- [Task objective]
Repeat all entries exactly.

- [Listing]
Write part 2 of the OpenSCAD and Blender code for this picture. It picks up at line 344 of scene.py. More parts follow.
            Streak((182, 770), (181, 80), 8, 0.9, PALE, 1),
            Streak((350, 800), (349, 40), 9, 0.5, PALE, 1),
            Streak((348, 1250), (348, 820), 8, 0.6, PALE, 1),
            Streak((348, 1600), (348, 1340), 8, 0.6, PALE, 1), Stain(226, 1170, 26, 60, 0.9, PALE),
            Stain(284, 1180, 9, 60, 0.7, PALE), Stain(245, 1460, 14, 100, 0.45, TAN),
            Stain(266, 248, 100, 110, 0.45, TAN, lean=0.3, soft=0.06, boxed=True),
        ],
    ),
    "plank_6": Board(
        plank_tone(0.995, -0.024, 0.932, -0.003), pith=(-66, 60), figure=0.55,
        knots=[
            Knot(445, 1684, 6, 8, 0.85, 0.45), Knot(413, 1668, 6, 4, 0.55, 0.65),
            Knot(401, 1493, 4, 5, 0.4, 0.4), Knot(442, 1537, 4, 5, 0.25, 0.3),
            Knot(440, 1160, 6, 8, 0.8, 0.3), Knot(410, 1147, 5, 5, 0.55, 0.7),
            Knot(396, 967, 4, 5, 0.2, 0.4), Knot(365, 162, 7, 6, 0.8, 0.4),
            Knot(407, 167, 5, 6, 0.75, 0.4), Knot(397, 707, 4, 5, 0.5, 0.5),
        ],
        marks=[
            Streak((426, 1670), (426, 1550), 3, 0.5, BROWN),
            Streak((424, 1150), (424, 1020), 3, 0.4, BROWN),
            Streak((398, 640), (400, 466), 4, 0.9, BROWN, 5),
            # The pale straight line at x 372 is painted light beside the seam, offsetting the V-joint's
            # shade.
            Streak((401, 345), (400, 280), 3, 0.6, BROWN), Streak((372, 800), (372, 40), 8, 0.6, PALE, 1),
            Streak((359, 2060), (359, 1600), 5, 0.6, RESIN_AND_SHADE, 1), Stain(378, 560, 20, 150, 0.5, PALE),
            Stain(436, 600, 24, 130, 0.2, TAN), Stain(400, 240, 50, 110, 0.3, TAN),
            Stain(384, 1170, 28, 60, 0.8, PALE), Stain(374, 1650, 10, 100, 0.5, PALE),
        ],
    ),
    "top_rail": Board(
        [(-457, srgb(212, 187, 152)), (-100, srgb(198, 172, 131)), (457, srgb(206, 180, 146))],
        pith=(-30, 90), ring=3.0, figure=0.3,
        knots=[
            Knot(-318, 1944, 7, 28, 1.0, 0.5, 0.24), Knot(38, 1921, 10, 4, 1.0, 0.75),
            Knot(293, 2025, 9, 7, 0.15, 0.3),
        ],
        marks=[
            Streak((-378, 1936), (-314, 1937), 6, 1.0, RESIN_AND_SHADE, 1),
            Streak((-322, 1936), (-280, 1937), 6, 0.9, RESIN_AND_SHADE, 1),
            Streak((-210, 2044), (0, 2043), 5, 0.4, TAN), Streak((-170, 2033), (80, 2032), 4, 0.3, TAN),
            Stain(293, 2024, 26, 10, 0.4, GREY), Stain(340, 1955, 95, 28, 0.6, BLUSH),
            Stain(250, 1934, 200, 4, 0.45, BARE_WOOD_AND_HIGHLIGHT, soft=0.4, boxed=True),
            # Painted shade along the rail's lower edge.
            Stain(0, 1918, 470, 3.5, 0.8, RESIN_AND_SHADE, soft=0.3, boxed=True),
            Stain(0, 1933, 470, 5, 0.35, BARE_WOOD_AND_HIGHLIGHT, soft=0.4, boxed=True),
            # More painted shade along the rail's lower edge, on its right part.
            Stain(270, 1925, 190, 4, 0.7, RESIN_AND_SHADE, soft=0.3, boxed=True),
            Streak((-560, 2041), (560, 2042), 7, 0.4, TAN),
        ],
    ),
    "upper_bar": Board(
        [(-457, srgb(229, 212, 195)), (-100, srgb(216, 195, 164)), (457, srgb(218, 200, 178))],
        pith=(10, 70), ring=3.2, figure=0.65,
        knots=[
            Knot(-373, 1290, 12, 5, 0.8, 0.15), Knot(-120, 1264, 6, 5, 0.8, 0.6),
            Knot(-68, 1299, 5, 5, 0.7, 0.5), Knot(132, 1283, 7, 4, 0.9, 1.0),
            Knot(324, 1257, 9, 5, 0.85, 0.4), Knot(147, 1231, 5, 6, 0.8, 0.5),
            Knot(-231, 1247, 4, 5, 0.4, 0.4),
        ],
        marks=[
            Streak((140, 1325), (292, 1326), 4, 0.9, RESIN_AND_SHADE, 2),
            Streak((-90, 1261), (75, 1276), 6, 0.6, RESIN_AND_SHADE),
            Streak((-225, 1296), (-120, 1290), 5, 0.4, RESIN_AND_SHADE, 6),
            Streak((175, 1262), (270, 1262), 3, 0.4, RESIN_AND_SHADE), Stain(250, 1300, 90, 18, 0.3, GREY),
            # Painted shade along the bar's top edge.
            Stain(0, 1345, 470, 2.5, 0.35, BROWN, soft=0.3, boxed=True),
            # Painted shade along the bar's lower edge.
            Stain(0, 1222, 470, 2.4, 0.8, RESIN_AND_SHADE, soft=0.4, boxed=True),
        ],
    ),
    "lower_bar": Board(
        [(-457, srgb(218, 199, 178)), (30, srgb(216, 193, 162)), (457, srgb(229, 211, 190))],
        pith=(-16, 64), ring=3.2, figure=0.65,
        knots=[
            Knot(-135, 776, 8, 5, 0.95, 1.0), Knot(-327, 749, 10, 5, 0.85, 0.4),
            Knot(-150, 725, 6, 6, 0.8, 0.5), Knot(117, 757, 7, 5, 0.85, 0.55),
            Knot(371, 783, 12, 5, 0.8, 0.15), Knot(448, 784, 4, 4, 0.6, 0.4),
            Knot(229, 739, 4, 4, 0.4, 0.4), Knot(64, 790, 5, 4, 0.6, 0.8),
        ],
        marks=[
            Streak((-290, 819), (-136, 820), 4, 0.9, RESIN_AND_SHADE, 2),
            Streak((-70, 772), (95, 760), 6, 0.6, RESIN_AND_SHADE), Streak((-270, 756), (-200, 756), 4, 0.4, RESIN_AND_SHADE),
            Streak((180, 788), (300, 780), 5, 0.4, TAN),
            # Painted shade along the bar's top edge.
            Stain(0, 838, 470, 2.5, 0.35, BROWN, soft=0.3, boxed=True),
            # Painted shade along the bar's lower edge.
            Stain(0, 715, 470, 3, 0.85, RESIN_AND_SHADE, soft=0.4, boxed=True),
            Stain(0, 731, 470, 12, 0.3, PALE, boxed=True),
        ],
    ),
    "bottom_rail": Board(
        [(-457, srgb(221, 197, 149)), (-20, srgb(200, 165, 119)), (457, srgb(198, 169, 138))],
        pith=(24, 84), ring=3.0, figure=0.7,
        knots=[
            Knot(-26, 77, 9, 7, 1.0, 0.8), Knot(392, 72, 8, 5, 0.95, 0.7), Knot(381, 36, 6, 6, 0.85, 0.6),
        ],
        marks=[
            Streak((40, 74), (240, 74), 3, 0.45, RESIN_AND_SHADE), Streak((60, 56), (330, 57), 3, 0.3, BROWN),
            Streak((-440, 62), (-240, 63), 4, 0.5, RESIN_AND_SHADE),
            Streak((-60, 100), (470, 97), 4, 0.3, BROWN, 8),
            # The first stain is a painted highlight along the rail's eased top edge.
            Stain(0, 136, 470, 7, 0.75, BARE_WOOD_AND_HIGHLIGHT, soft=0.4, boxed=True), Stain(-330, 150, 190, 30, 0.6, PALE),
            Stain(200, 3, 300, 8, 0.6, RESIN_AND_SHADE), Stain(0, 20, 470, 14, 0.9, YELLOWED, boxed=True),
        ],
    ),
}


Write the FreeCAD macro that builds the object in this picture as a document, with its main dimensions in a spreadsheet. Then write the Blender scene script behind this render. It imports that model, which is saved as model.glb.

- [Result]
Write part 2 of the OpenSCAD and Blender code for this picture. It picks up at line 344 of scene.py. More parts follow.
            Streak((182, 770), (181, 80), 8, 0.9, PALE, 1),
            Streak((350, 800), (349, 40), 9, 0.5, PALE, 1),
            Streak((348, 1250), (348, 820), 8, 0.6, PALE, 1),
            Streak((348, 1600), (348, 1340), 8, 0.6, PALE, 1), Stain(226, 1170, 26, 60, 0.9, PALE),
            Stain(284, 1180, 9, 60, 0.7, PALE), Stain(245, 1460, 14, 100, 0.45, TAN),
            Stain(266, 248, 100, 110, 0.45, TAN, lean=0.3, soft=0.06, boxed=True),
        ],
    ),
    "plank_6": Board(
        plank_tone(0.995, -0.024, 0.932, -0.003), pith=(-66, 60), figure=0.55,
        knots=[
            Knot(445, 1684, 6, 8, 0.85, 0.45), Knot(413, 1668, 6, 4, 0.55, 0.65),
            Knot(401, 1493, 4, 5, 0.4, 0.4), Knot(442, 1537, 4, 5, 0.25, 0.3),
            Knot(440, 1160, 6, 8, 0.8, 0.3), Knot(410, 1147, 5, 5, 0.55, 0.7),
            Knot(396, 967, 4, 5, 0.2, 0.4), Knot(365, 162, 7, 6, 0.8, 0.4),
            Knot(407, 167, 5, 6, 0.75, 0.4), Knot(397, 707, 4, 5, 0.5, 0.5),
        ],
        marks=[
            Streak((426, 1670), (426, 1550), 3, 0.5, BROWN),
            Streak((424, 1150), (424, 1020), 3, 0.4, BROWN),
            Streak((398, 640), (400, 466), 4, 0.9, BROWN, 5),
            # The pale straight line at x 372 is painted light beside the seam, offsetting the V-joint's
            # shade.
            Streak((401, 345), (400, 280), 3, 0.6, BROWN), Streak((372, 800), (372, 40), 8, 0.6, PALE, 1),
            Streak((359, 2060), (359, 1600), 5, 0.6, RESIN_AND_SHADE, 1), Stain(378, 560, 20, 150, 0.5, PALE),
            Stain(436, 600, 24, 130, 0.2, TAN), Stain(400, 240, 50, 110, 0.3, TAN),
            Stain(384, 1170, 28, 60, 0.8, PALE), Stain(374, 1650, 10, 100, 0.5, PALE),
        ],
    ),
    "top_rail": Board(
        [(-457, srgb(212, 187, 152)), (-100, srgb(198, 172, 131)), (457, srgb(206, 180, 146))],
        pith=(-30, 90), ring=3.0, figure=0.3,
        knots=[
            Knot(-318, 1944, 7, 28, 1.0, 0.5, 0.24), Knot(38, 1921, 10, 4, 1.0, 0.75),
            Knot(293, 2025, 9, 7, 0.15, 0.3),
        ],
        marks=[
            Streak((-378, 1936), (-314, 1937), 6, 1.0, RESIN_AND_SHADE, 1),
            Streak((-322, 1936), (-280, 1937), 6, 0.9, RESIN_AND_SHADE, 1),
            Streak((-210, 2044), (0, 2043), 5, 0.4, TAN), Streak((-170, 2033), (80, 2032), 4, 0.3, TAN),
            Stain(293, 2024, 26, 10, 0.4, GREY), Stain(340, 1955, 95, 28, 0.6, BLUSH),
            Stain(250, 1934, 200, 4, 0.45, BARE_WOOD_AND_HIGHLIGHT, soft=0.4, boxed=True),
            # Painted shade along the rail's lower edge.
            Stain(0, 1918, 470, 3.5, 0.8, RESIN_AND_SHADE, soft=0.3, boxed=True),
            Stain(0, 1933, 470, 5, 0.35, BARE_WOOD_AND_HIGHLIGHT, soft=0.4, boxed=True),
            # More painted shade along the rail's lower edge, on its right part.
            Stain(270, 1925, 190, 4, 0.7, RESIN_AND_SHADE, soft=0.3, boxed=True),
            Streak((-560, 2041), (560, 2042), 7, 0.4, TAN),
        ],
    ),
    "upper_bar": Board(
        [(-457, srgb(229, 212, 195)), (-100, srgb(216, 195, 164)), (457, srgb(218, 200, 178))],
        pith=(10, 70), ring=3.2, figure=0.65,
        knots=[
            Knot(-373, 1290, 12, 5, 0.8, 0.15), Knot(-120, 1264, 6, 5, 0.8, 0.6),
            Knot(-68, 1299, 5, 5, 0.7, 0.5), Knot(132, 1283, 7, 4, 0.9, 1.0),
            Knot(324, 1257, 9, 5, 0.85, 0.4), Knot(147, 1231, 5, 6, 0.8, 0.5),
            Knot(-231, 1247, 4, 5, 0.4, 0.4),
        ],
        marks=[
            Streak((140, 1325), (292, 1326), 4, 0.9, RESIN_AND_SHADE, 2),
            Streak((-90, 1261), (75, 1276), 6, 0.6, RESIN_AND_SHADE),
            Streak((-225, 1296), (-120, 1290), 5, 0.4, RESIN_AND_SHADE, 6),
            Streak((175, 1262), (270, 1262), 3, 0.4, RESIN_AND_SHADE), Stain(250, 1300, 90, 18, 0.3, GREY),
            # Painted shade along the bar's top edge.
            Stain(0, 1345, 470, 2.5, 0.35, BROWN, soft=0.3, boxed=True),
            # Painted shade along the bar's lower edge.
            Stain(0, 1222, 470, 2.4, 0.8, RESIN_AND_SHADE, soft=0.4, boxed=True),
        ],
    ),
    "lower_bar": Board(
        [(-457, srgb(218, 199, 178)), (30, srgb(216, 193, 162)), (457, srgb(229, 211, 190))],
        pith=(-16, 64), ring=3.2, figure=0.65,
        knots=[
            Knot(-135, 776, 8, 5, 0.95, 1.0), Knot(-327, 749, 10, 5, 0.85, 0.4),
            Knot(-150, 725, 6, 6, 0.8, 0.5), Knot(117, 757, 7, 5, 0.85, 0.55),
            Knot(371, 783, 12, 5, 0.8, 0.15), Knot(448, 784, 4, 4, 0.6, 0.4),
            Knot(229, 739, 4, 4, 0.4, 0.4), Knot(64, 790, 5, 4, 0.6, 0.8),
        ],
        marks=[
            Streak((-290, 819), (-136, 820), 4, 0.9, RESIN_AND_SHADE, 2),
            Streak((-70, 772), (95, 760), 6, 0.6, RESIN_AND_SHADE), Streak((-270, 756), (-200, 756), 4, 0.4, RESIN_AND_SHADE),
            Streak((180, 788), (300, 780), 5, 0.4, TAN),
            # Painted shade along the bar's top edge.
            Stain(0, 838, 470, 2.5, 0.35, BROWN, soft=0.3, boxed=True),
            # Painted shade along the bar's lower edge.
            Stain(0, 715, 470, 3, 0.85, RESIN_AND_SHADE, soft=0.4, boxed=True),
            Stain(0, 731, 470, 12, 0.3, PALE, boxed=True),
        ],
    ),
    "bottom_rail": Board(
        [(-457, srgb(221, 197, 149)), (-20, srgb(200, 165, 119)), (457, srgb(198, 169, 138))],
        pith=(24, 84), ring=3.0, figure=0.7,
        knots=[
            Knot(-26, 77, 9, 7, 1.0, 0.8), Knot(392, 72, 8, 5, 0.95, 0.7), Knot(381, 36, 6, 6, 0.85, 0.6),
        ],
        marks=[
            Streak((40, 74), (240, 74), 3, 0.45, RESIN_AND_SHADE), Streak((60, 56), (330, 57), 3, 0.3, BROWN),
            Streak((-440, 62), (-240, 63), 4, 0.5, RESIN_AND_SHADE),
            Streak((-60, 100), (470, 97), 4, 0.3, BROWN, 8),
            # The first stain is a painted highlight along the rail's eased top edge.
            Stain(0, 136, 470, 7, 0.75, BARE_WOOD_AND_HIGHLIGHT, soft=0.4, boxed=True), Stain(-330, 150, 190, 30, 0.6, PALE),
            Stain(200, 3, 300, 8, 0.6, RESIN_AND_SHADE), Stain(0, 20, 470, 14, 0.9, YELLOWED, boxed=True),
        ],
    ),
}


Write the FreeCAD macro that builds the object in this picture as a document, with its main dimensions in a spreadsheet. Then write the Blender scene script behind this render. It imports that model, which is saved as model.glb.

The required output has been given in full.